現代葬儀考

気になる「通夜式」「お清め」「感動演出」

 

 以前にも書いたが、最近気になることは次の3つである。
①「通夜式」という表現
②東京での「お清め」という表現
③「感動を呼ぶ葬儀」演出

 ①「通夜式」という言葉は不快である。葬儀式ではなく、通夜に多く会葬者が来るようになった結果、見せる部分を葬儀式から通夜に移し、「通夜式」と言って麗々しく演出しようという魂胆が丸見えである。

 地方によっては骨葬地域で火葬を済ませた後に、遺骨でもって通夜を行うこともあるが、いくら地方の習慣であれ、これもおかしい。「地方の習慣」といっても、古いものではない。戦後その地方が土葬から火葬に変わった段階で、「葬儀の前が通夜」という理由だけで行うようになっただけである。

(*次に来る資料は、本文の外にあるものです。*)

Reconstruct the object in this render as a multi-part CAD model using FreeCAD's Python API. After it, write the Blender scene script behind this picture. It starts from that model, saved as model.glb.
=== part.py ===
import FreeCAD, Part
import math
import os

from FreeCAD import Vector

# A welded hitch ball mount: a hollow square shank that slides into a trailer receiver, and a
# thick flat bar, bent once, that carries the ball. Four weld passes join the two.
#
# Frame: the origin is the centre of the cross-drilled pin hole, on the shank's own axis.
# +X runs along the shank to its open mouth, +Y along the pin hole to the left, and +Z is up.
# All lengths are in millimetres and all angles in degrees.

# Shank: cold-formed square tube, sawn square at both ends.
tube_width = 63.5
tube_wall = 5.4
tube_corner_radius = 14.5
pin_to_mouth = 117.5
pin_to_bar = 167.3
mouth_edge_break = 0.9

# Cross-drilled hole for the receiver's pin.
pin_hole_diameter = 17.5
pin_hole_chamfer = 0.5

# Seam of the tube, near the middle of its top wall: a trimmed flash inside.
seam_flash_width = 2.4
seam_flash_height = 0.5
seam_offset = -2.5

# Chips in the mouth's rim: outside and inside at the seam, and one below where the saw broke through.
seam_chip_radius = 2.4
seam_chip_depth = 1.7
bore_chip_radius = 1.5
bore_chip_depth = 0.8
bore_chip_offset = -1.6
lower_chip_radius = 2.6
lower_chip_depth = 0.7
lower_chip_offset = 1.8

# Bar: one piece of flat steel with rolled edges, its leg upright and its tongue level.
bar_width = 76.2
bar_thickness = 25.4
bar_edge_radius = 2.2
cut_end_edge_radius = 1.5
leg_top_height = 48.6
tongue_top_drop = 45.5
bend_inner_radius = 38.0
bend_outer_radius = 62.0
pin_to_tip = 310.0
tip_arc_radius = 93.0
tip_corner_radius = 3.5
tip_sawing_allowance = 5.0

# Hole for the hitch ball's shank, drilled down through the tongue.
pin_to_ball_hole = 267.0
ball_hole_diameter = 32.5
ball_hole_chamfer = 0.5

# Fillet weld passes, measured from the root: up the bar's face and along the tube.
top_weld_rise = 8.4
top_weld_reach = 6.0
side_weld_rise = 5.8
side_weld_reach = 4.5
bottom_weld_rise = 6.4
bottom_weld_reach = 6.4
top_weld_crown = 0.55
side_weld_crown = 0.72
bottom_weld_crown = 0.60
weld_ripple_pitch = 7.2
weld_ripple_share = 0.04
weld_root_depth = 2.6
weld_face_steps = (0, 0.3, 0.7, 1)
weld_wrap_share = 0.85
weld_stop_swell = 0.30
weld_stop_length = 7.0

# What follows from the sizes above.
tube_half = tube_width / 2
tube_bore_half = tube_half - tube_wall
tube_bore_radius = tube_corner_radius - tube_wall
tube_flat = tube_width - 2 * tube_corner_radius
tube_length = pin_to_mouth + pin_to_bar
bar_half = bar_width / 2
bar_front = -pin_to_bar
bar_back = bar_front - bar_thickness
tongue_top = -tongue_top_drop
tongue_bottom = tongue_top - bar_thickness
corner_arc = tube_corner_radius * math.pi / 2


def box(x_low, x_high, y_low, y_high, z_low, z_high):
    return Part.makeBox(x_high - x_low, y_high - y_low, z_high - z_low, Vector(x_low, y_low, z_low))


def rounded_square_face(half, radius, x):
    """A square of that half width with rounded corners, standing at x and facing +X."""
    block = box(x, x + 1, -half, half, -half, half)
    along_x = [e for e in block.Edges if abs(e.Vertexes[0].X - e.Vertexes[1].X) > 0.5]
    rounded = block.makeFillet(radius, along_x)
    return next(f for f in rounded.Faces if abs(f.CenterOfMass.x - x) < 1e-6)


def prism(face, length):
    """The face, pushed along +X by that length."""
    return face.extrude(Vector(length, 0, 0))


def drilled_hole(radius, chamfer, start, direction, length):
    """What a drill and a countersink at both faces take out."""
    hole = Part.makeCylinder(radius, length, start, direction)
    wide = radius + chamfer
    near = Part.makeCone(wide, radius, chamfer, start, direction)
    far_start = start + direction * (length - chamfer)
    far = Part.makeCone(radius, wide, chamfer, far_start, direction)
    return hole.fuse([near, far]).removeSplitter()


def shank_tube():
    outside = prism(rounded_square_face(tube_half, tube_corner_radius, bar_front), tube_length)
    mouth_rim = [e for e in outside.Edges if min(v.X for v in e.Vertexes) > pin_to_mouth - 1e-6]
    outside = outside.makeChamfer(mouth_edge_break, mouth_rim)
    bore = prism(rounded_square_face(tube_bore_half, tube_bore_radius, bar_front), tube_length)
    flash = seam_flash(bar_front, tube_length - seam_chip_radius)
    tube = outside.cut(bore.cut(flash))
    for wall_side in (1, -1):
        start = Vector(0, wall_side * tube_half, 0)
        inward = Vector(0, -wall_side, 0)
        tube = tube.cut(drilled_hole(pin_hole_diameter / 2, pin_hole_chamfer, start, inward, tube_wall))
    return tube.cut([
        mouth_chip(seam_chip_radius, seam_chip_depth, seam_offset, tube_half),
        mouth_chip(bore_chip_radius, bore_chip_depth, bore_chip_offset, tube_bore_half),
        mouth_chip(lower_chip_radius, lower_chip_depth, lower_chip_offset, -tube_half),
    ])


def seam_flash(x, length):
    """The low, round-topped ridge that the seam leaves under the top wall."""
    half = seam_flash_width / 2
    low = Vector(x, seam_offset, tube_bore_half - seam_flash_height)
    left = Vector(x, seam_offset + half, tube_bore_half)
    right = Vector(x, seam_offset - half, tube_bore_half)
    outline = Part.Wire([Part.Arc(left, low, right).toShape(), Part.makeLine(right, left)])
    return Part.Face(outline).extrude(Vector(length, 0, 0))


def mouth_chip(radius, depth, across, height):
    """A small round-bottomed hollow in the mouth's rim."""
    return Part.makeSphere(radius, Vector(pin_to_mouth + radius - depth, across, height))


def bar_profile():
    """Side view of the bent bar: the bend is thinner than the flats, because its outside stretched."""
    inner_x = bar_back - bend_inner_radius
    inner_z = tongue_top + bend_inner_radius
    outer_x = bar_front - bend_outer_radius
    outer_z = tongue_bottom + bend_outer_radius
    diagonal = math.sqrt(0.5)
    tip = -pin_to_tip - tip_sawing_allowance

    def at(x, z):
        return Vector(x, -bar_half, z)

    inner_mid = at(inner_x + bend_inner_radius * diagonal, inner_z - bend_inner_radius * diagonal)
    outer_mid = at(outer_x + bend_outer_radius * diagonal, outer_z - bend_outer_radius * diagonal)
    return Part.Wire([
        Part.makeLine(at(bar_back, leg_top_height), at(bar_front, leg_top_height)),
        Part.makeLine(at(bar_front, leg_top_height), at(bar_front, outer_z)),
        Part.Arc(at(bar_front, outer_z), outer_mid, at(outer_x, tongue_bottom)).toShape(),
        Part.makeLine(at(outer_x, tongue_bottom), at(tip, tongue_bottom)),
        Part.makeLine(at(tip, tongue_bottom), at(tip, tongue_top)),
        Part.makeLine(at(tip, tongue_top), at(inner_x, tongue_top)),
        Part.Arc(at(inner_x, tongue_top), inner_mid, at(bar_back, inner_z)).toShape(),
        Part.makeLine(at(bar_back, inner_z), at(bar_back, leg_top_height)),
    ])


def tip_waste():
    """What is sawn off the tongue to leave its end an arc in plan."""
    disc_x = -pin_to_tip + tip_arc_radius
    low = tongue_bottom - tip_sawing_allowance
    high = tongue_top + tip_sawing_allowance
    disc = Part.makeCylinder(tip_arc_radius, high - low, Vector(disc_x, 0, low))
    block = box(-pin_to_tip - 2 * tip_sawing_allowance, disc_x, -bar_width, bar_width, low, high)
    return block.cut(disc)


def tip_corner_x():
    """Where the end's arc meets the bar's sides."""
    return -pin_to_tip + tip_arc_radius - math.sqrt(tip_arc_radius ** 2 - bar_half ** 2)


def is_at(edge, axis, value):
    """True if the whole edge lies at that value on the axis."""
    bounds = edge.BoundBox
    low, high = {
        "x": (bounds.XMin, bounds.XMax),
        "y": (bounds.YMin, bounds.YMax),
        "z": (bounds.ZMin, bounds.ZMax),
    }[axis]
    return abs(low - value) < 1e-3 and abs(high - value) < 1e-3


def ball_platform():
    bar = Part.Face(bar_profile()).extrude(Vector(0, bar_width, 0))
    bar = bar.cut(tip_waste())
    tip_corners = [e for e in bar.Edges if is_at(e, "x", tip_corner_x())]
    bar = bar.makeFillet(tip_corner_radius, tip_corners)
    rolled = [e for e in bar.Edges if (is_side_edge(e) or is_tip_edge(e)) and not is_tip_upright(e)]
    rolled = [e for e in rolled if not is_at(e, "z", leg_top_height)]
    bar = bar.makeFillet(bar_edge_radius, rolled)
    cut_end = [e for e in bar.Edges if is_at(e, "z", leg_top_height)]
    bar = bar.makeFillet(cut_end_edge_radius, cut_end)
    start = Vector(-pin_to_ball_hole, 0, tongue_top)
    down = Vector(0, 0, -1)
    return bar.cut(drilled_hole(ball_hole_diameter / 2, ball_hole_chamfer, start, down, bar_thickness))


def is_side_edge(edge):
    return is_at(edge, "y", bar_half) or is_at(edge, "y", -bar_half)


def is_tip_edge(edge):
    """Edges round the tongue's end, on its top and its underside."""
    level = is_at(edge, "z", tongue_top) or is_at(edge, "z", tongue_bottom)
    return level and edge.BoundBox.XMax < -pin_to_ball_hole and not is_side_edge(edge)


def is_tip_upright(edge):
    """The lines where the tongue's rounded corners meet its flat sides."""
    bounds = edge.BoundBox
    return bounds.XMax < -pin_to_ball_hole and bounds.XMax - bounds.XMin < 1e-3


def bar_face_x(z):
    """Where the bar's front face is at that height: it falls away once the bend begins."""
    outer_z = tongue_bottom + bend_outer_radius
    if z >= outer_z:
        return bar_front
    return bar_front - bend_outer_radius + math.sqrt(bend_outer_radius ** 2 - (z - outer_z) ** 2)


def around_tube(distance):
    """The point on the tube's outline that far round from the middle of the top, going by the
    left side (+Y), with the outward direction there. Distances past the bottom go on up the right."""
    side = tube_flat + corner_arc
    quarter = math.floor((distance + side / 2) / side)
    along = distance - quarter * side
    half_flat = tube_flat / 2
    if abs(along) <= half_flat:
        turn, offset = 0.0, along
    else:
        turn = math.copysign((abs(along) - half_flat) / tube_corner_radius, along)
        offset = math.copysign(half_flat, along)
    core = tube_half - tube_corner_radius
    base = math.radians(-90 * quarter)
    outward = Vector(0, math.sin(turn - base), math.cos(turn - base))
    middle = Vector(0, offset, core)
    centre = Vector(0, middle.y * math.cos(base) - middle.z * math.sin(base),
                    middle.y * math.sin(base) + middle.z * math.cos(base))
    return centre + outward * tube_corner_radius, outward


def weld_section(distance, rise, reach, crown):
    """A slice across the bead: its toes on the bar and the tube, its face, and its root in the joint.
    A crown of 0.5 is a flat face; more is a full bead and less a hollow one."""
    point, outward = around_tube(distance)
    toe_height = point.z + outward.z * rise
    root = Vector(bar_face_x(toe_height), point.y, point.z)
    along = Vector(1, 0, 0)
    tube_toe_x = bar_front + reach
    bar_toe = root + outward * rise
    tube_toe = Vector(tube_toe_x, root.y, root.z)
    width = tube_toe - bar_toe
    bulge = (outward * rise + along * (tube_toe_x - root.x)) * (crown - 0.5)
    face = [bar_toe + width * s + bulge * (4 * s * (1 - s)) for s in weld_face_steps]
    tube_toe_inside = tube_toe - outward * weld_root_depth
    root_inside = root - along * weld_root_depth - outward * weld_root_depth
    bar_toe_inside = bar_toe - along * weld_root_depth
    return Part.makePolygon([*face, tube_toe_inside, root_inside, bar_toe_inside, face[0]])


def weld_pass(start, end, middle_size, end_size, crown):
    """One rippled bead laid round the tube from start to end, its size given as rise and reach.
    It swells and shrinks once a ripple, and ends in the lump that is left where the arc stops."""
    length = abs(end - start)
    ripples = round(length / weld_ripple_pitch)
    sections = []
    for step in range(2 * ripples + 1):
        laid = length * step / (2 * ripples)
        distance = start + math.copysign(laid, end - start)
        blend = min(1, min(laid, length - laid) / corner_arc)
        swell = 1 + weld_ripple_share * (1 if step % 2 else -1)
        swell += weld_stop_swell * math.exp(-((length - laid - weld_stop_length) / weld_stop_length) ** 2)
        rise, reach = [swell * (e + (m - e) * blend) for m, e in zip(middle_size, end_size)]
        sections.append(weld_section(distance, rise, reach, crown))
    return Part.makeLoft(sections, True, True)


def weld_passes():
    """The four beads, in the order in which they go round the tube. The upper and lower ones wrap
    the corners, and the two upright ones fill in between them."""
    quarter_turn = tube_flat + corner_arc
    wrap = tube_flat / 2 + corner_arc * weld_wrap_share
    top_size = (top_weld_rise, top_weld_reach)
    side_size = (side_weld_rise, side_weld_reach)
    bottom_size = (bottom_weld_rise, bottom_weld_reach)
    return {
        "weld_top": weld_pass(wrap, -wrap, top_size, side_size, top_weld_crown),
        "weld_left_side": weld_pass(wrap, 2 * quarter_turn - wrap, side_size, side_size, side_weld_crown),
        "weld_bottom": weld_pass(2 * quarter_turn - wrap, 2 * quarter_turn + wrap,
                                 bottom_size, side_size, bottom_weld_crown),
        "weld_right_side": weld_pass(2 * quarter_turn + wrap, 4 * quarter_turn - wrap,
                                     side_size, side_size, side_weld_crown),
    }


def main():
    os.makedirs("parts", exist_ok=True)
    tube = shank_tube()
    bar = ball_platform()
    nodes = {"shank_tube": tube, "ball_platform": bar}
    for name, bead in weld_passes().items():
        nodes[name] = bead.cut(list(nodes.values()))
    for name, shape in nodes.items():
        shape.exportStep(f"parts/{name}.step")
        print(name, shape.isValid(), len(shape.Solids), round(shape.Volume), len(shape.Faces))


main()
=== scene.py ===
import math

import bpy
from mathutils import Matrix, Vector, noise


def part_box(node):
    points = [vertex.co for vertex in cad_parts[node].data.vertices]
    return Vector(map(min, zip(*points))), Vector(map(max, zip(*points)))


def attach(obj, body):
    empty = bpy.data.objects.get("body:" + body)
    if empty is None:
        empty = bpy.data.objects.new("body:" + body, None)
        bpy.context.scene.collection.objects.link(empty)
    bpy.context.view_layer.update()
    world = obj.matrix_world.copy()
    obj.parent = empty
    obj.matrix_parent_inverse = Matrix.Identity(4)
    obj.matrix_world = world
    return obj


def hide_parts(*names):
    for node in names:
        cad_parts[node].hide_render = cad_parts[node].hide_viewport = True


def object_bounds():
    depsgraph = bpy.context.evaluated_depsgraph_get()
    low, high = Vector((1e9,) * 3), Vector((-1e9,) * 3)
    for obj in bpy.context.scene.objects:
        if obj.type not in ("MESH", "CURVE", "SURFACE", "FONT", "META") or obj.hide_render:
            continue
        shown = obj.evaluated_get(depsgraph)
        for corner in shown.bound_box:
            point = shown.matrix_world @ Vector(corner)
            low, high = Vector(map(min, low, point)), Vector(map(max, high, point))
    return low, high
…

 キリスト教のプロテスタントの教会では通夜を「前夜式」と呼んでいるがこれもおかしい。
 近親者と死者の最後の別れの場という本質を弁える必要があるだろう。

 通夜に親しい人たちだけでなく、一般会葬者が来るのは、来るほうの勝手で、このために通夜の本質を歪めてはならない。本来弔いと別れに専心すべき遺族に対して余計な心理的負担をかけてはならないと思うのだ。

 ③東京での「お清め」は、いい加減やめてほしい。死の穢れを清めることから始まったもの。近代以前の感覚を未だに引きずっているのはいかがなものか。一方で「死者の尊厳」が語られながら、それを貶めるようなものではないか。

 この話を東京の葬祭業者にしたら「代わりの表現」を求められた。通夜の後であれば「通夜振る舞い」があるし、葬儀終了後であれば「お斎」という言葉がある。「軽食」「会食」という普通の表現でもいっこうに差し支えない。

 ②「感動を呼ぶ葬儀」演出―これは関西での司会者による遺族代表挨拶の代行から始まり、ナレーションで故人の人生を振り返り、泣きをとるまで、今まで散々行われてきた。

 会葬者に故人の略歴を書いた紙を配ったり、司会者が故人の略歴を紹介したり、友人や遺族が故人について語ったり、故人のさまざまな場面での写真を展示したりはいい。だが、第三者である葬祭業者がする「あえてする感動づくり」「泣かせるための演出」は不要である。

 その人の死―という事実以上に厳粛なことはない。その事実にきちんと対峙することが必要である。宗教儀礼はそのためにこそ存在すると言ってもいい。
 近親者が安心して泣ける空間にすることは大切だが、泣くことを人為的に煽ってはならないだろう。

 結婚式の披露宴からの連想で「感動づくり」が流行っているようだが、勘違いもはなはだしいと思う。
 遺族や死者と親しくしていた人たちが死者の弔いに専念できる空間づくりがもっと配慮されるべきなのだ。

 そうなっていないことが、「煩わしい」と、近親者による家族葬が選ばれる要因の一つになっているのではないか。
「葬儀での感動づくり演出」は、過去、華美な祭壇や霊柩車で犯した勘違いを繰り返すだけのように思えるが、いかがだろうか。それとも私の頭が固いのだろうか。